§ **DATASET CONTENT**
-- Start --
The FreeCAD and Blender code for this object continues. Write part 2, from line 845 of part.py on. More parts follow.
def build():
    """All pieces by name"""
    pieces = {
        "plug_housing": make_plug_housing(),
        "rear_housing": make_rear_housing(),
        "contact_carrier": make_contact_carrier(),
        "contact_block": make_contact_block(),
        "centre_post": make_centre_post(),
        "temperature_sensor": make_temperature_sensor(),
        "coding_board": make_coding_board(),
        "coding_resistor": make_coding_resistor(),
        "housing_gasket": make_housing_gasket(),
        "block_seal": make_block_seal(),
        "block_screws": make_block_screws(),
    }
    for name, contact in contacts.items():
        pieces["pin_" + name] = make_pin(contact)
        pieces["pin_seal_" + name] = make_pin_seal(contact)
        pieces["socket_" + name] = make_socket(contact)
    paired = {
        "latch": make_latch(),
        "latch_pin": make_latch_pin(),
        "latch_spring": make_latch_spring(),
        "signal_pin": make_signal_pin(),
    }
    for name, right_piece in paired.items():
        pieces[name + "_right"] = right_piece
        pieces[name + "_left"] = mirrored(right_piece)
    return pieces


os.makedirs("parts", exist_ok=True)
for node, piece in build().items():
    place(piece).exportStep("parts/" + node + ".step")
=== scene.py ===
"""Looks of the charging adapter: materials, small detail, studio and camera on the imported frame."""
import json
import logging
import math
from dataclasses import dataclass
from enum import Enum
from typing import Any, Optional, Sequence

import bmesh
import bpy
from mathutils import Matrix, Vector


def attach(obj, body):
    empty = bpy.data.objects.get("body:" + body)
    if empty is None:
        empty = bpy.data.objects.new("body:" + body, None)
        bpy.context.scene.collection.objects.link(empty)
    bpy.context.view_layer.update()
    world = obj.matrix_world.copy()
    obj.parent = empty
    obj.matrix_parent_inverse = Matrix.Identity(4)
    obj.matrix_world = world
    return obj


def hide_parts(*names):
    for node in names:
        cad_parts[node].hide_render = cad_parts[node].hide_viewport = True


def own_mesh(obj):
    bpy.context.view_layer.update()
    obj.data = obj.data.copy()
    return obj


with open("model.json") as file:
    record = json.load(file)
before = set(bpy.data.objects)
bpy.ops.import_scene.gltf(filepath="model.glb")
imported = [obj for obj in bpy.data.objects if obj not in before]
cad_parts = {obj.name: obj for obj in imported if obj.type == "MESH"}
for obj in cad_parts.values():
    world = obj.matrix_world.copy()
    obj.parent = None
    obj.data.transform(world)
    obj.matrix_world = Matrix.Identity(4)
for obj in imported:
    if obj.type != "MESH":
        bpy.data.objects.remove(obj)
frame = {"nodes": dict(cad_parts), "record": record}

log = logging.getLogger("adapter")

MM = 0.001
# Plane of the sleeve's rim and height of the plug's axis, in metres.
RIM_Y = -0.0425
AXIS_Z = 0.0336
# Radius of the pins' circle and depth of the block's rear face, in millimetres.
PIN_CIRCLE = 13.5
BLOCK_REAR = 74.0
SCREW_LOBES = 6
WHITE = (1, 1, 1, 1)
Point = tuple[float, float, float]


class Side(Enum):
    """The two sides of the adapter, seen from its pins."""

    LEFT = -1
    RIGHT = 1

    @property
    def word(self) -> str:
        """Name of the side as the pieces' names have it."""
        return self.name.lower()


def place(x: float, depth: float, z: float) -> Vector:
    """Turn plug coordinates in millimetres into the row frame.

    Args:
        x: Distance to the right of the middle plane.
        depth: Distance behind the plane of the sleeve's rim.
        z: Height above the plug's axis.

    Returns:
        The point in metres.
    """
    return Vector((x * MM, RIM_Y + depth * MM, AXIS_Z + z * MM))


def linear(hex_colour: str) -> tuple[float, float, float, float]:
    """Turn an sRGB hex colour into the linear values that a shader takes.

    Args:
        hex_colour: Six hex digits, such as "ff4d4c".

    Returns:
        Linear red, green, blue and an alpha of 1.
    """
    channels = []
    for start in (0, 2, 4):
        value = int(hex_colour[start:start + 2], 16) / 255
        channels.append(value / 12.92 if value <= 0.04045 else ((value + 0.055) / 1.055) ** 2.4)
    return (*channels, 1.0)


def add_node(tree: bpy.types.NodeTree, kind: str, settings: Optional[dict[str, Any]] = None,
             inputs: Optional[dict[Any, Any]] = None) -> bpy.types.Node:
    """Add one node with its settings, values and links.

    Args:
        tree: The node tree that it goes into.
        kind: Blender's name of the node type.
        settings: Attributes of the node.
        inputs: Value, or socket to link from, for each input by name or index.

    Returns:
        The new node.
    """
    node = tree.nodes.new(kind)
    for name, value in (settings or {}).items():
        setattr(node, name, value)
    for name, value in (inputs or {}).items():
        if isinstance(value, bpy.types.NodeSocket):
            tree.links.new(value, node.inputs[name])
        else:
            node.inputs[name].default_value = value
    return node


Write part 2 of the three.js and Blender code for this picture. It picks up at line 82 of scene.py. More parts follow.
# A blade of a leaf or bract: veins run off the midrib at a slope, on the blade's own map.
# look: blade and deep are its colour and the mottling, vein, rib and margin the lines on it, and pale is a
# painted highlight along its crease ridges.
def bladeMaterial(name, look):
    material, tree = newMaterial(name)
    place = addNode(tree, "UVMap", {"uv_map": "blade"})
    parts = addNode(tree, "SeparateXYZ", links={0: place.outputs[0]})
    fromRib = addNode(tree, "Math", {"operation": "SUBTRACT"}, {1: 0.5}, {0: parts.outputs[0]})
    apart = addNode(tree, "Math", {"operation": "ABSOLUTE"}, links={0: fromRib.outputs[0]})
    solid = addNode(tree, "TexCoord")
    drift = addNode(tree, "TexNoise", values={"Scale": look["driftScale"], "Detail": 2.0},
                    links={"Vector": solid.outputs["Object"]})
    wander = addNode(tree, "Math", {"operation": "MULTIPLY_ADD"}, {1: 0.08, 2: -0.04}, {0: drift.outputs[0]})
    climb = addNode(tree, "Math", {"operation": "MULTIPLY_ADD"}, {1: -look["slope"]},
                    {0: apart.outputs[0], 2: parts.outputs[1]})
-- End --
§ **TASK STATEMENT**
Give again the run of lines that opens at the line with "for name, right_piece" and closes at the line with "if empty is", exactly, and only that run.

§ **FINAL ANSWER**
    for name, right_piece in paired.items():
        pieces[name + "_right"] = right_piece
        pieces[name + "_left"] = mirrored(right_piece)
    return pieces


os.makedirs("parts", exist_ok=True)
for node, piece in build().items():
    place(piece).exportStep("parts/" + node + ".step")
=== scene.py ===
"""Looks of the charging adapter: materials, small detail, studio and camera on the imported frame."""
import json
import logging
import math
from dataclasses import dataclass
from enum import Enum
from typing import Any, Optional, Sequence

import bmesh
import bpy
from mathutils import Matrix, Vector


def attach(obj, body):
    empty = bpy.data.objects.get("body:" + body)
    if empty is None:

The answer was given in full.